I have now found the perfect solution to my roommate problems. I put my earplugs in at night, so she can watch as much TV as she wants, then in the morning, after she has done all her exercises and showered, she wakes me up at a pre-arranged time. It's great, as I can now get a full night's sleep, have a personalised alarm with no snooze button, and never have to wait for the shower! My gripes with my tour guide have yet to be resolved though, as he has been doing worse than to give us no information. He is completely disinterested in the places we are visiting, and makes up answers to the questions we ask. He told us we were above 5000m when we were on Fish Island, when the sign at the entrance clearly showed we were below 4000m, and has made up names for the lagoons we were seeing. When we arrived at Villa Alota yesterday, he told us we were at San Cristobal! It is unbelievable, but true: we know more than our tour guide.

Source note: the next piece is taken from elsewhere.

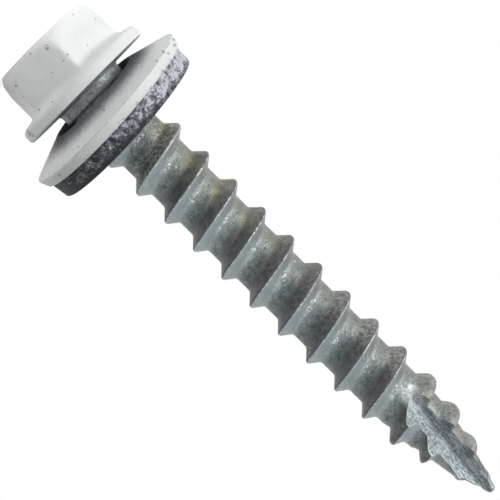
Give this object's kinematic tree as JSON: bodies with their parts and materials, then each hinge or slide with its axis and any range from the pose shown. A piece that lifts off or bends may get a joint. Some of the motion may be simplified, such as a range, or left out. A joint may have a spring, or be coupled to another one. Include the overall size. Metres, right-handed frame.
{
  "type": "hex washer head roofing screw with sealing washer",
  "caption": "Metal roofing screw: white hex washer head, captive dished sealing washer with rubber gasket, coarse wood thread and fluted cutting point.",
  "frame": {"origin": "middle of the head's top face, on the screw's axis; the screw stands on that face", "axes": "+Z along the screw's axis from the head to the point; -Y faces the picture's camera; the hex flats' normals lie at 51 degrees from +X and every 60 degrees on"},
  "size_m": [0.0133, 0.0132, 0.043],
  "materials": {
    "zinc_steel": "dull zinc plating on the shank, white paint on the head",
    "white_paint": "satin white paint on steel",
    "rubber": "black rubber with a pale overspray of paint"
  },
  "bodies": {
    "screw": {"screw": "zinc_steel"},
    "washer": {"washer_cup": "white_paint", "washer_gasket": "rubber"}
  },
  "joints": [
    {"name": "washer_spin", "type": "hinge", "parent": "screw", "child": "washer", "pos_m": [0, 0, 0.0069], "axis": [-0.048, 0.1251, 0.991], "continuous": true}
  ]
}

This tour guide also managed to lose our local payment for the tour (including the $US 450 cash I had been guarding closely since I left NZ). Somebody must be about to retire with the thousands of USD they have managed to take. The guide was keeping the money in his bumbag (I guess I wasn't the only one who thought that was asking for trouble) and was apparently tackled from behind by two men in Potosi, who took off with it. It is ridiculous to put tour guides in danger by making them carry such large amounts of money, just as it is ridiculous for us to carry around all this cash before the tour. I think the concept of local payment is only there so that tours can be advertised at a cheaper price (local payments are units of cash to be given to the tour leader upon arrival, and is usually only found in fine print in the brochures). They say it is because many hotels, etc. will only accept cash, but surely that cash can be withdrawn from the bank account of the tour company before arrival at the hotel?